Three U.S. Marine Corps troops died Sunday after a military aircraft crashed near Darwin, Australia, during a routine training exercise. Five others have been transported to the Royal Darwin Hospital in serious condition.

The aircraft, an MV-22B Osprey that was transporting troops, crashed on Melville Island about 9:30 a.m. local time with 23 personnel on board, according to a statement from the Marine Rotational Force. That force has deployed to Australia every year since 2011 and now consists of 2,500 Marines.

The Marines were taking part in Exercise Predators Run, according to the statement, a joint military exercise also involving soldiers from the Philippines, Indonesia and East Timor.

Recovery efforts are continuing, and an investigation into the cause of the crash is underway, the statement said.

The Osprey is an especially complex aircraft with a troubled history. With two rotor blades above extended wings, it takes off like a helicopter and can fly like a fixed-wing aircraft — which means that pilots need expertise in both.

It has been used by the Marine Corps since the early 1990s, but in 2000, the fleet of Ospreys was grounded after two crashes, including one at night over North Carolina that killed all four Marines on board.

Last year, nine Marines were killed in two separate crashes. One Osprey aircraft crashed in June during a training mission near Glamis, Calif., killing five. Another crashed in a valley in Beiarn, Norway, killing all four on board.

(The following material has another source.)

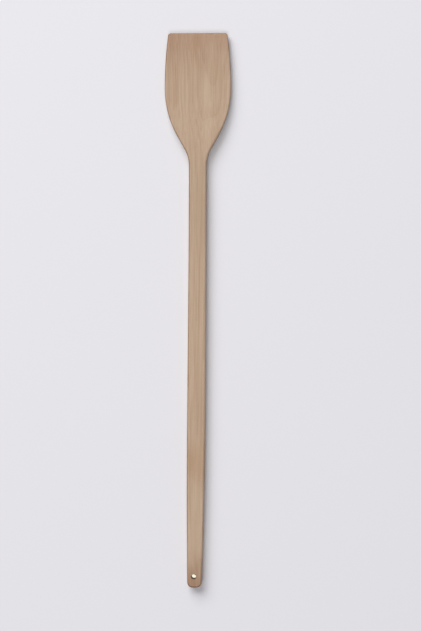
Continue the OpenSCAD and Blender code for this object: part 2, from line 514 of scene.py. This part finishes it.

Prof. Peter Dean, the director of foreign policy and defense at the United States Studies Center at the University of Sydney, said the Ospreys had become less problematic over time, and some studies suggest they are no riskier than other combat aircraft, but the crash on Sunday would once again raise doubts about their safety.

“It’s such a unique design,” Professor Dean said. “The first thing everyone will do is ask questions about the platform itself; and then the next question is, what were the flying conditions like? Is there anything out of the ordinary?”

Prime Minister Anthony Albanese said that the crash was “tragic,” and that the Australian authorities were focused on “making sure that every support and assistance is given at this difficult time.”

It is the second fatal accident involving aircraft and joint training between the United States and Australia this year. In July, an Australian Army MRH-90 Taipan helicopter crashed into waters near the Whitsunday Islands, more than 1,000 miles east of Sunday’s Osprey accident, killing four Australian defense personnel.

That exercise, Talisman Sabre, was much larger and involved Australia, the United States and several other countries. But in both cases, the aircraft went down during the kinds of joint exercises that have become more common, more intense and more complicated in recent years as the United States has stepped up its military tempo in the Indo-Pacific in an effort to deter Chinese aggression in the region.

U.S. troops have rotated through Darwin since World War II. Since the Marine Rotational Force was established as an annual feature of the U.S.-Australia alliance 12 years ago, the force has expanded from an initial 200 Marines to more than 10 times that. They are scheduled to stay in Darwin for seven months, through October.